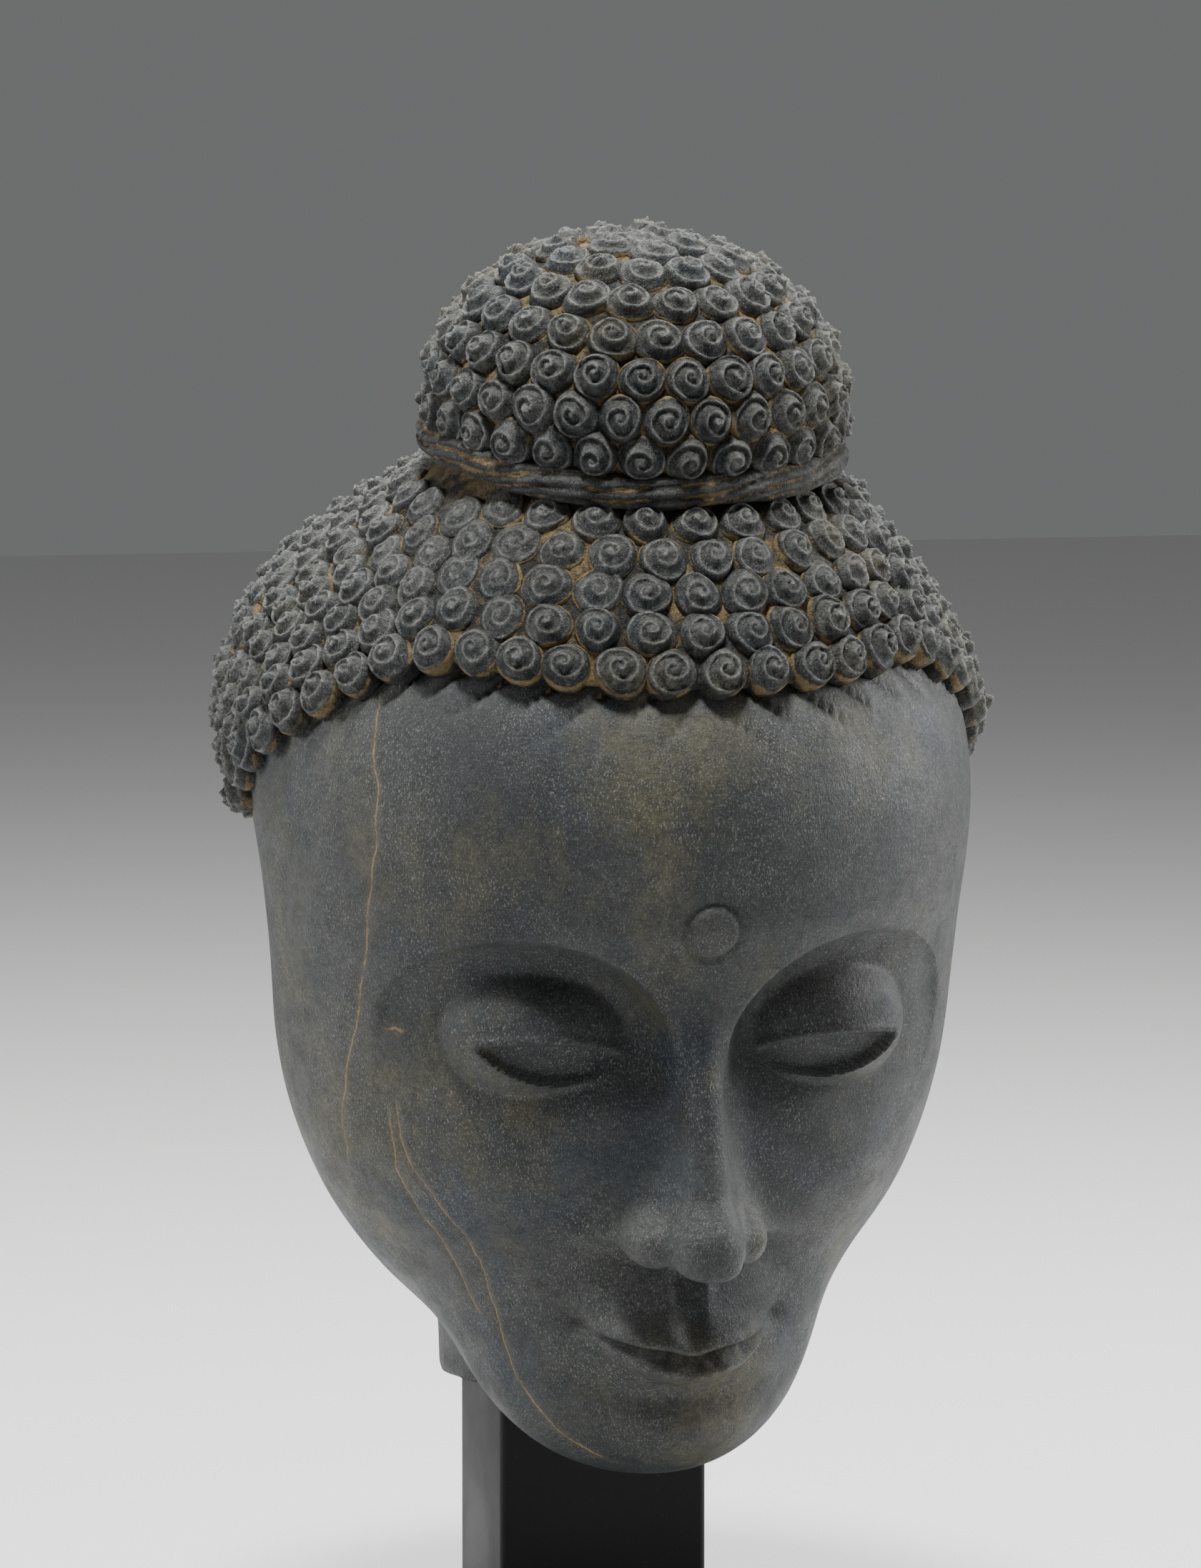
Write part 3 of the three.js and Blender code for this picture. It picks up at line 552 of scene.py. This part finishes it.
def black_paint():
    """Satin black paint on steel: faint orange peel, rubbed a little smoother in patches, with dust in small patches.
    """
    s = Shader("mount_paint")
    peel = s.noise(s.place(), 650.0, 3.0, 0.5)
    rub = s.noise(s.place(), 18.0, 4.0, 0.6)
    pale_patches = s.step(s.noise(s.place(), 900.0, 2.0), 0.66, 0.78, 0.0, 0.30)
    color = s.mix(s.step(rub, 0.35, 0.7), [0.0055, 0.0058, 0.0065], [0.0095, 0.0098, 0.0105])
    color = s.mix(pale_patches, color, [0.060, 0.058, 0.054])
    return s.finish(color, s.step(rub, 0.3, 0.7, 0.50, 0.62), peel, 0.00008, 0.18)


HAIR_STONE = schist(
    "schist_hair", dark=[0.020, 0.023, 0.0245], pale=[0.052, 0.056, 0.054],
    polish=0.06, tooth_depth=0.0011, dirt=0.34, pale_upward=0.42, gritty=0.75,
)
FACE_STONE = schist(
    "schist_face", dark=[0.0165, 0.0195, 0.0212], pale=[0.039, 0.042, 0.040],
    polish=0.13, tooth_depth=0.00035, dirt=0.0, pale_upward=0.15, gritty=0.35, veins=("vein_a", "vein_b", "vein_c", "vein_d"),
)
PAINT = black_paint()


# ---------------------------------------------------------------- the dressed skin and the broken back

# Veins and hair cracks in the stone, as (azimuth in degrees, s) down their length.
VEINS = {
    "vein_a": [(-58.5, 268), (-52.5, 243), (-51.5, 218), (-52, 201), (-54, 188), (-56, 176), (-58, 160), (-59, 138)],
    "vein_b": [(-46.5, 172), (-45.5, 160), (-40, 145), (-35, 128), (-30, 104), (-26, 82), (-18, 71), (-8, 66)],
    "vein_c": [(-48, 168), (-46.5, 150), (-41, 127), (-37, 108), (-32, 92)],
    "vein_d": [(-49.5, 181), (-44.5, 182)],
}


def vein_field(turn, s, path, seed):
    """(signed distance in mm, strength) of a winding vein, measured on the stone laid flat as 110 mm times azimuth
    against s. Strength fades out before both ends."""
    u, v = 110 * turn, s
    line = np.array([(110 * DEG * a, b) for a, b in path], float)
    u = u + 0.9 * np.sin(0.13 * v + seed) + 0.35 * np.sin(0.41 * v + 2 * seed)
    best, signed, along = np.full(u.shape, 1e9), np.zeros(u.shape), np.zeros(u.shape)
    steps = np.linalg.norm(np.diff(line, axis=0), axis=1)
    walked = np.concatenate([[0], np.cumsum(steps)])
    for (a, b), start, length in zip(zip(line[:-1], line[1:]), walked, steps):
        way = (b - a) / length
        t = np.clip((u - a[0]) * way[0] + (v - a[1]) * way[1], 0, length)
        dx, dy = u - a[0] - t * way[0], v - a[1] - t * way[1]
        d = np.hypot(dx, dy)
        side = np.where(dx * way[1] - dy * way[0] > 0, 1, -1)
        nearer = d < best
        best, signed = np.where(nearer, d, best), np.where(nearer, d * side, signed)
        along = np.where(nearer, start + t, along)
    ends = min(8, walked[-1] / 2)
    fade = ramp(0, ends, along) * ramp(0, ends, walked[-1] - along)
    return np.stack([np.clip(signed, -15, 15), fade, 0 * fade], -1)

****

* [REQUEST]:
Extract the full listing above without alteration.

* [PROBLEM SOLUTION]:
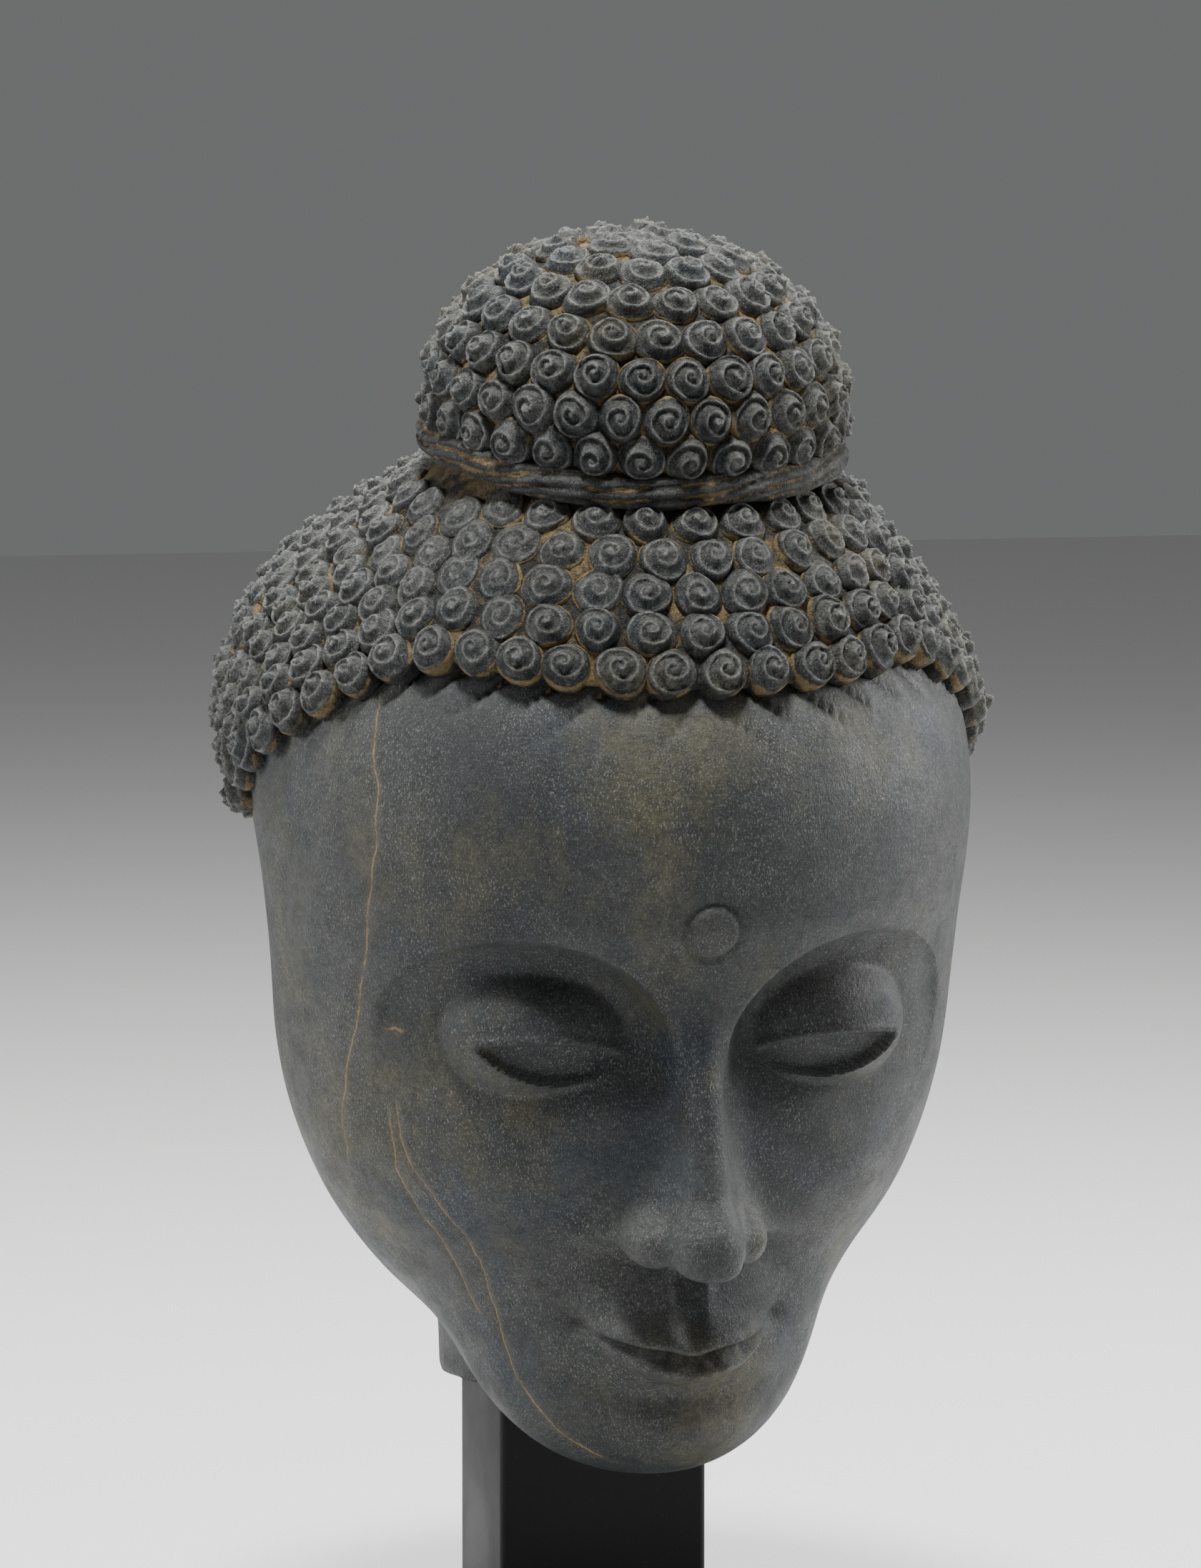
Write part 3 of the three.js and Blender code for this picture. It picks up at line 552 of scene.py. This part finishes it.
def black_paint():
    """Satin black paint on steel: faint orange peel, rubbed a little smoother in patches, with dust in small patches.
    """
    s = Shader("mount_paint")
    peel = s.noise(s.place(), 650.0, 3.0, 0.5)
    rub = s.noise(s.place(), 18.0, 4.0, 0.6)
    pale_patches = s.step(s.noise(s.place(), 900.0, 2.0), 0.66, 0.78, 0.0, 0.30)
    color = s.mix(s.step(rub, 0.35, 0.7), [0.0055, 0.0058, 0.0065], [0.0095, 0.0098, 0.0105])
    color = s.mix(pale_patches, color, [0.060, 0.058, 0.054])
    return s.finish(color, s.step(rub, 0.3, 0.7, 0.50, 0.62), peel, 0.00008, 0.18)


HAIR_STONE = schist(
    "schist_hair", dark=[0.020, 0.023, 0.0245], pale=[0.052, 0.056, 0.054],
    polish=0.06, tooth_depth=0.0011, dirt=0.34, pale_upward=0.42, gritty=0.75,
)
FACE_STONE = schist(
    "schist_face", dark=[0.0165, 0.0195, 0.0212], pale=[0.039, 0.042, 0.040],
    polish=0.13, tooth_depth=0.00035, dirt=0.0, pale_upward=0.15, gritty=0.35, veins=("vein_a", "vein_b", "vein_c", "vein_d"),
)
PAINT = black_paint()


# ---------------------------------------------------------------- the dressed skin and the broken back

# Veins and hair cracks in the stone, as (azimuth in degrees, s) down their length.
VEINS = {
    "vein_a": [(-58.5, 268), (-52.5, 243), (-51.5, 218), (-52, 201), (-54, 188), (-56, 176), (-58, 160), (-59, 138)],
    "vein_b": [(-46.5, 172), (-45.5, 160), (-40, 145), (-35, 128), (-30, 104), (-26, 82), (-18, 71), (-8, 66)],
    "vein_c": [(-48, 168), (-46.5, 150), (-41, 127), (-37, 108), (-32, 92)],
    "vein_d": [(-49.5, 181), (-44.5, 182)],
}


def vein_field(turn, s, path, seed):
    """(signed distance in mm, strength) of a winding vein, measured on the stone laid flat as 110 mm times azimuth
    against s. Strength fades out before both ends."""
    u, v = 110 * turn, s
    line = np.array([(110 * DEG * a, b) for a, b in path], float)
    u = u + 0.9 * np.sin(0.13 * v + seed) + 0.35 * np.sin(0.41 * v + 2 * seed)
    best, signed, along = np.full(u.shape, 1e9), np.zeros(u.shape), np.zeros(u.shape)
    steps = np.linalg.norm(np.diff(line, axis=0), axis=1)
    walked = np.concatenate([[0], np.cumsum(steps)])
    for (a, b), start, length in zip(zip(line[:-1], line[1:]), walked, steps):
        way = (b - a) / length
        t = np.clip((u - a[0]) * way[0] + (v - a[1]) * way[1], 0, length)
        dx, dy = u - a[0] - t * way[0], v - a[1] - t * way[1]
        d = np.hypot(dx, dy)
        side = np.where(dx * way[1] - dy * way[0] > 0, 1, -1)
        nearer = d < best
        best, signed = np.where(nearer, d, best), np.where(nearer, d * side, signed)
        along = np.where(nearer, start + t, along)
    ends = min(8, walked[-1] / 2)
    fade = ramp(0, ends, along) * ramp(0, ends, walked[-1] - along)
    return np.stack([np.clip(signed, -15, 15), fade, 0 * fade], -1)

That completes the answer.